Betsi Rivas

Personal information
- Born: October 2, 1986 (age 39) San Carlos, Cojedes, Venezuela
- Height: 1.47 m (4 ft 10 in)
- Weight: 48 kg (106 lb)

Sport
- Country: Venezuela
- Sport: Weightlifting
- Event: 48kg

Medal record
Women's Weightlifting
Representing Venezuela
Pan American Games
| Silver medal – second place | 2007 Rio de Janeiro | – 48 kg |
| Silver medal – second place | 2011 Guadalajara | – 48 kg |
Pan American Championships
| Gold medal – first place | 2008 Callao | – 48 kg |
Pan American Sports Festival
| Gold medal – first place | 2014 Mexico | – 48 kg C&J |
| Bronze medal – third place | 2014 Mexico | – 48 kg Snatch |
Central American and Caribbean Games
| Bronze medal – third place | 2006 Cartagena | – 53 kg Snatch |
| Bronze medal – third place | 2006 Cartagena | – 53 kg C&J |
| Bronze medal – third place | 2006 Cartagena | – 53 kg Total |

= Betsi Rivas =

Venezuelan weightlifter (born 1986)

Betsi Gabriela Rivas Arteaga (born October 2, 1986 in San Carlos, Cojedes, Venezuela) is a weightlifter from Venezuela.
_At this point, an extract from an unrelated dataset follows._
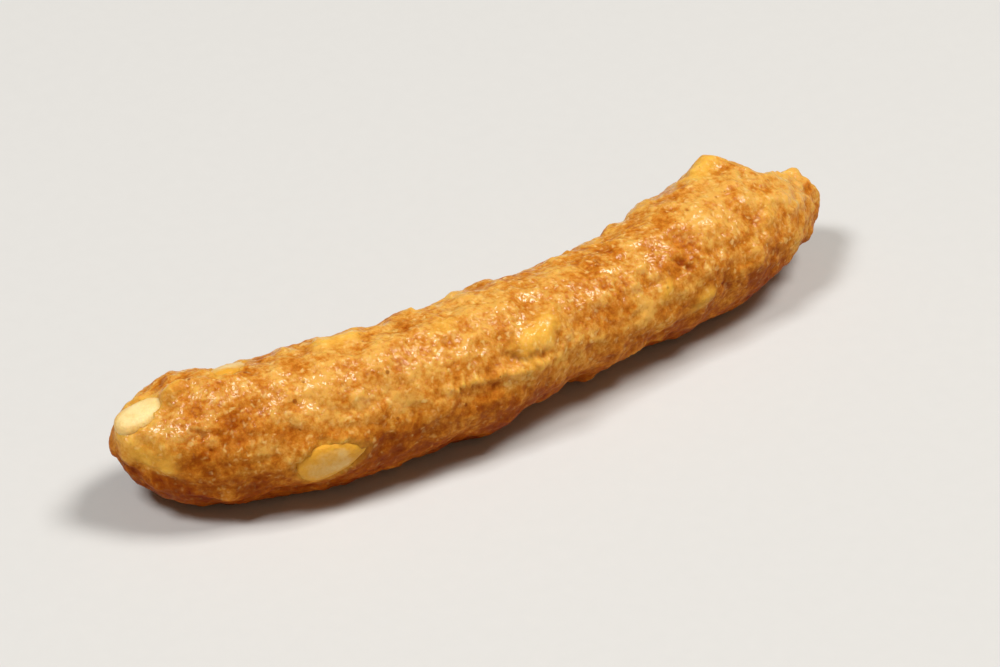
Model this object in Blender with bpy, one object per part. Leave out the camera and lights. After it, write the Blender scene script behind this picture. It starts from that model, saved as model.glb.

She won the silver medal at the 2007 Pan American Games for her native South American country in the - 48 kg weight division. Her first name is sometimes also spelled as Betsy.

She won the gold medal in clean and jerk and bronze in snatch during the 2014 Pan American Sports Festival.

She also competed at the 2012 Summer Olympics.